▶ **CHALLENGE**
Return the lines exactly as they stand, from the first of the material through the line containing "wasm.setup();".

▶ **DATA EXCERPT**

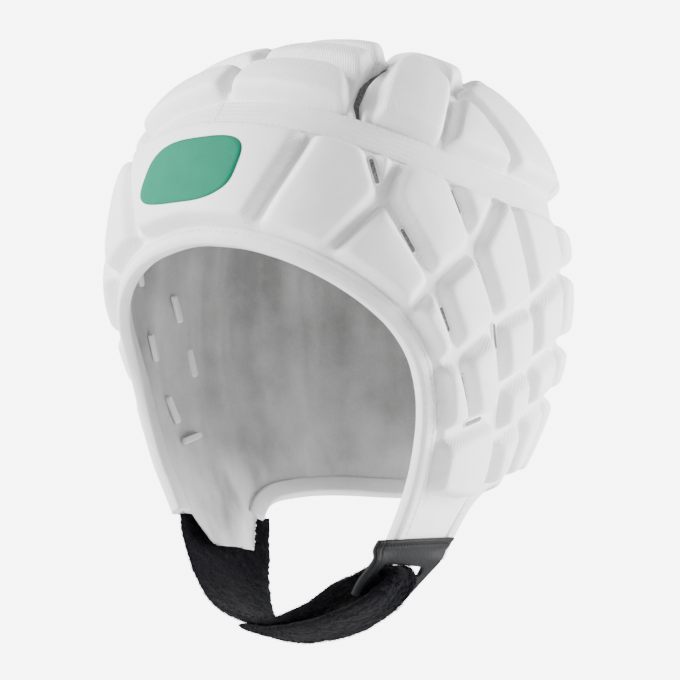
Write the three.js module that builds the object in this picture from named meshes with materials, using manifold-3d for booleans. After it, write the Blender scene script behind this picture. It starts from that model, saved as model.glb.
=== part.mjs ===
// Rugby scrum cap: a padded headguard with a chin strap, in millimetres, +Z up.
// The face looks towards -Y and the wearer's left is +X.
// The origin is on the inside of the crown, where the cap sits on the head.
import * as THREE from 'three';
import Module from 'manifold-3d';
import { mergeVertices } from 'three/addons/utils/BufferGeometryUtils.js';

const wasm = await Module();
wasm.setup();

// Inside form of the cap
const insideHalfWidth = 79;
const insideFront = 92;
const insideBack = 96;
const insideHeight = 205;
const crownToRim = 265;
const roundness = 2.25;

// Thickness of the layers, from the head outwards
const liningThickness = 1.0;
const layerGap = 0.3;
const shellThickness = 2.2;
const padHeight = 8.2;
const crownPadHeight = 9.6;

// Channels, seams and slits
const channelWidth = 4.6;
const padShoulder = 2;
const padShoulderShare = 0.84;
const padDome = 30;
const tapeMargin = 0.8;
const rimMargin = 1;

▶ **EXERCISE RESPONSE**
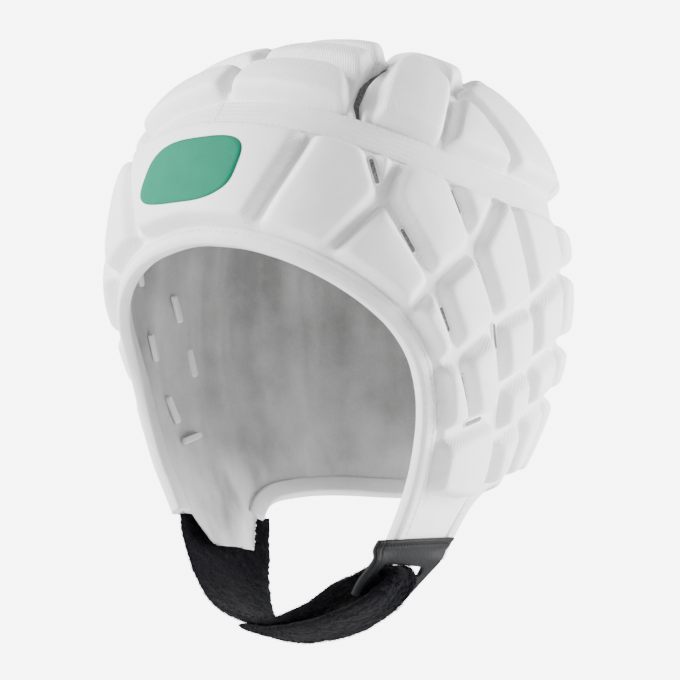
Write the three.js module that builds the object in this picture from named meshes with materials, using manifold-3d for booleans. After it, write the Blender scene script behind this picture. It starts from that model, saved as model.glb.
=== part.mjs ===
// Rugby scrum cap: a padded headguard with a chin strap, in millimetres, +Z up.
// The face looks towards -Y and the wearer's left is +X.
// The origin is on the inside of the crown, where the cap sits on the head.
import * as THREE from 'three';
import Module from 'manifold-3d';
import { mergeVertices } from 'three/addons/utils/BufferGeometryUtils.js';

const wasm = await Module();
wasm.setup();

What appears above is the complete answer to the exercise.